Transcribe the material from its first line onward, ending with the line that contains "# the charger" and adding nothing beyond it.

Begin DATASET EXTRACT

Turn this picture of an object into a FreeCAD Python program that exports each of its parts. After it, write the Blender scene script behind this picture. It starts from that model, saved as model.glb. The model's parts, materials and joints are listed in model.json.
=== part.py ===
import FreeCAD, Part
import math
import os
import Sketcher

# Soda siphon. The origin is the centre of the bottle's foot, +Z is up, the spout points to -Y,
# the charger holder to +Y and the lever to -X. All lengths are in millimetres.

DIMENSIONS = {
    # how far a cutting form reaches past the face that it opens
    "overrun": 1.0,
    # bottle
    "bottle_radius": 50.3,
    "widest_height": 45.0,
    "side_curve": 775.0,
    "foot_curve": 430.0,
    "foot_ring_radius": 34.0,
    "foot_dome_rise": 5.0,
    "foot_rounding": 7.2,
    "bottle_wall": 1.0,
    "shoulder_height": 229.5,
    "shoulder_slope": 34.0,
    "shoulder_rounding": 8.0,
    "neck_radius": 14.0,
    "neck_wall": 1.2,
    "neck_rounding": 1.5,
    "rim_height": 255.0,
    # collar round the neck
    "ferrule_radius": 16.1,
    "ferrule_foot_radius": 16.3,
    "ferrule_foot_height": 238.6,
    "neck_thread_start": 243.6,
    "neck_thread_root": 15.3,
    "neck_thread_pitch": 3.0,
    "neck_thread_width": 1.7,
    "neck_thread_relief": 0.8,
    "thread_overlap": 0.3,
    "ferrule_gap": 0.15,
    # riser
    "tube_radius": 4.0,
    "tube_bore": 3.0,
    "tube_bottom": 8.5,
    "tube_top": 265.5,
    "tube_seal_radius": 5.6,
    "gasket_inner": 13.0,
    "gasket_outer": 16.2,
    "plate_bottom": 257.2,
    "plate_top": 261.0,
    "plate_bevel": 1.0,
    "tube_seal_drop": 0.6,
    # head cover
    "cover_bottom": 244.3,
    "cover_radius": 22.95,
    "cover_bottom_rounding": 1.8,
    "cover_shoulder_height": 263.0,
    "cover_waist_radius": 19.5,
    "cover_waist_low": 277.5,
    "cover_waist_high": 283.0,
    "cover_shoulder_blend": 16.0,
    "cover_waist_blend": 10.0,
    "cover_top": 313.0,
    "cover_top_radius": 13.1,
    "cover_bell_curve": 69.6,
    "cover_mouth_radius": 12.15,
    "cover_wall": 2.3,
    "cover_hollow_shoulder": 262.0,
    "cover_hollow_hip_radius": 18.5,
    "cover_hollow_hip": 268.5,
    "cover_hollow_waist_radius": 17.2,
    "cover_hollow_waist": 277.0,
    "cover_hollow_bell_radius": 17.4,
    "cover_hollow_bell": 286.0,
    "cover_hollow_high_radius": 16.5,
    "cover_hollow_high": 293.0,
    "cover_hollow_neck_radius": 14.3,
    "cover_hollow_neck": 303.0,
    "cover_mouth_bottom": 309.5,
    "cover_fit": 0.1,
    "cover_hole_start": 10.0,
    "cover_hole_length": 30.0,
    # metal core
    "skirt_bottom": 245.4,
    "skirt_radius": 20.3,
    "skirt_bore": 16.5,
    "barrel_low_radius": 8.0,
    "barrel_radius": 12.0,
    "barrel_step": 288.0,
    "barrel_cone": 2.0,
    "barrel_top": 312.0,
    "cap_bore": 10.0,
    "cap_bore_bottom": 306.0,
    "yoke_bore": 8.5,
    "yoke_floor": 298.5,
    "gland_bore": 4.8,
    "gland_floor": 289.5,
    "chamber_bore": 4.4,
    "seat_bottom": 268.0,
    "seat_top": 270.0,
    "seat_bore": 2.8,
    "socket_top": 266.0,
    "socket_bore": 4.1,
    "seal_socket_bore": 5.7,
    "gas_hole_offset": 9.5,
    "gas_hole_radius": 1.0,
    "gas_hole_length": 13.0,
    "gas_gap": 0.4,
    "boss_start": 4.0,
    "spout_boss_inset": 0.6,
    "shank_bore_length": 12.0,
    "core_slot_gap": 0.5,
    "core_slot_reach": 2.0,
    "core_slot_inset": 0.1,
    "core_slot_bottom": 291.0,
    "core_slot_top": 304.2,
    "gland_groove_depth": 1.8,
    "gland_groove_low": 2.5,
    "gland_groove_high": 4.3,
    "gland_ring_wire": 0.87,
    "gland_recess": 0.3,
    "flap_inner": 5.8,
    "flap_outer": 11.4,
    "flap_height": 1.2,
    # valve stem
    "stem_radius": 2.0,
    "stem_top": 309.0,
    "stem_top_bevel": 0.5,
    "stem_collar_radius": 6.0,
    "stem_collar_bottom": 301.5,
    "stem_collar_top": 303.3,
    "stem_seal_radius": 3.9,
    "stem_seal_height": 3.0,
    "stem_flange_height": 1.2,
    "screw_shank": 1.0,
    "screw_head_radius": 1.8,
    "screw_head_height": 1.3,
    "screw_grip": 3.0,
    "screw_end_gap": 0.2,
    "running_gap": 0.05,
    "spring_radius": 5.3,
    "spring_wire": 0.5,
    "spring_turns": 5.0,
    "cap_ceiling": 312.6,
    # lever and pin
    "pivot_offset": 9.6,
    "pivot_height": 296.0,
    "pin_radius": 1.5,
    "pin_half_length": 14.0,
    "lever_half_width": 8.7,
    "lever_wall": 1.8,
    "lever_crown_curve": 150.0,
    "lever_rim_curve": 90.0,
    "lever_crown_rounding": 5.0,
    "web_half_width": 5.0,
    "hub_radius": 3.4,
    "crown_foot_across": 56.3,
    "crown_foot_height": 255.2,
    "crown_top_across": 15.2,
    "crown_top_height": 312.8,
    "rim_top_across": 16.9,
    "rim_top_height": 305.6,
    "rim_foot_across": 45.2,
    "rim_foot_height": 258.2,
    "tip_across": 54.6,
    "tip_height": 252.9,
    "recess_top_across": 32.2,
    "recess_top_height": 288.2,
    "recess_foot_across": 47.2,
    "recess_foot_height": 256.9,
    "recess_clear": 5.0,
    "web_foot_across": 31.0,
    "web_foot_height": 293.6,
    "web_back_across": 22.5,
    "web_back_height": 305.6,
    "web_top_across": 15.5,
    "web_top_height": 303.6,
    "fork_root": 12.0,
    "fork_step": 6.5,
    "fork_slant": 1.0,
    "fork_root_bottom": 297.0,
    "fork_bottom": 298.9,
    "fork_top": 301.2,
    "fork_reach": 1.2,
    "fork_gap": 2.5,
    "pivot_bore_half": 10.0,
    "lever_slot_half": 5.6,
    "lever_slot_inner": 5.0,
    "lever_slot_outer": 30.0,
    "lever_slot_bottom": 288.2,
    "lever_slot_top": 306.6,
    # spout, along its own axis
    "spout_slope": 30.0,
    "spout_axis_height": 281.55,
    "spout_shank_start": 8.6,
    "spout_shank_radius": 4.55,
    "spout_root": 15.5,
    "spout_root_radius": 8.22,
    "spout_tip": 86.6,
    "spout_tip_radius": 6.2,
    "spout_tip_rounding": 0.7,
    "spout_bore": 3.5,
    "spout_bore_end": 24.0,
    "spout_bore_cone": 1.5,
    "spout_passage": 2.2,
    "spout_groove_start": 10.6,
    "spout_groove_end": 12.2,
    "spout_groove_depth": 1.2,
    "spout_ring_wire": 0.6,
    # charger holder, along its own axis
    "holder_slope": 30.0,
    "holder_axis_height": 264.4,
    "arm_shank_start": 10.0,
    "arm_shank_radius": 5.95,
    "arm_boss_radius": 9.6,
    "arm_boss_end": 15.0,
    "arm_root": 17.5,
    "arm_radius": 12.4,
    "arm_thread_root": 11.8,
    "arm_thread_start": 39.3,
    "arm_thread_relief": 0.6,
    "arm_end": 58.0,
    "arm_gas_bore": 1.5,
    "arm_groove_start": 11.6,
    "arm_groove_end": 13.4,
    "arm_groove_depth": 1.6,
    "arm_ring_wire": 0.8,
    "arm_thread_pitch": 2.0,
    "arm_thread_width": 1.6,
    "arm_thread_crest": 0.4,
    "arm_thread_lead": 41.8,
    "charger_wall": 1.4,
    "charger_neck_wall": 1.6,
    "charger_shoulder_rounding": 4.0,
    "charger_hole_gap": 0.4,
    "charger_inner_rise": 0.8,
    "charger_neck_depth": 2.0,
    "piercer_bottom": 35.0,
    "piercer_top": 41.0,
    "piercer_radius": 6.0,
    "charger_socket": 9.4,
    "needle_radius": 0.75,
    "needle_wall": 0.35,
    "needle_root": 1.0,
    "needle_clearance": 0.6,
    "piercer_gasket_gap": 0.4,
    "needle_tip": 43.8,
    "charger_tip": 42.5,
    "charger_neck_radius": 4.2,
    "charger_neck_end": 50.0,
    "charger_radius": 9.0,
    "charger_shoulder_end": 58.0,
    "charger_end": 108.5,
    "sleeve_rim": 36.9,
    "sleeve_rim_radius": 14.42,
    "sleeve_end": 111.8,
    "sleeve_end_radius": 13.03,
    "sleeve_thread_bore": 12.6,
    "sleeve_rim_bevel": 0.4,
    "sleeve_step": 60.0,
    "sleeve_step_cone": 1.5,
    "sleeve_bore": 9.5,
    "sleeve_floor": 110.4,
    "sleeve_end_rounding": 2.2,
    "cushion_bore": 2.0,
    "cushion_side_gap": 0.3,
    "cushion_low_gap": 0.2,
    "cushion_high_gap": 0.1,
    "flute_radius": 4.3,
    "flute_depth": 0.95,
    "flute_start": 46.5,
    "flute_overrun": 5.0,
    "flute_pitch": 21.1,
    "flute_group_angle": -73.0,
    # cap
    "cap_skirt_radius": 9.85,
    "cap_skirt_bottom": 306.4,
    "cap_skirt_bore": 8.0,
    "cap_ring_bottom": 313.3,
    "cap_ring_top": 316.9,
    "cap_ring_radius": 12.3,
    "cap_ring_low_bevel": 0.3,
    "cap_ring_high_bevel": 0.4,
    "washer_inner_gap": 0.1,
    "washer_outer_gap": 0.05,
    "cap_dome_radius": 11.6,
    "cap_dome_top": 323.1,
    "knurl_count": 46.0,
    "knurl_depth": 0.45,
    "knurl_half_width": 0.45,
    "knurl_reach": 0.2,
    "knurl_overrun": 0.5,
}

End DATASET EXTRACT

EXERCISE SOLUTION:
Turn this picture of an object into a FreeCAD Python program that exports each of its parts. After it, write the Blender scene script behind this picture. It starts from that model, saved as model.glb. The model's parts, materials and joints are listed in model.json.
=== part.py ===
import FreeCAD, Part
import math
import os
import Sketcher

# Soda siphon. The origin is the centre of the bottle's foot, +Z is up, the spout points to -Y,
# the charger holder to +Y and the lever to -X. All lengths are in millimetres.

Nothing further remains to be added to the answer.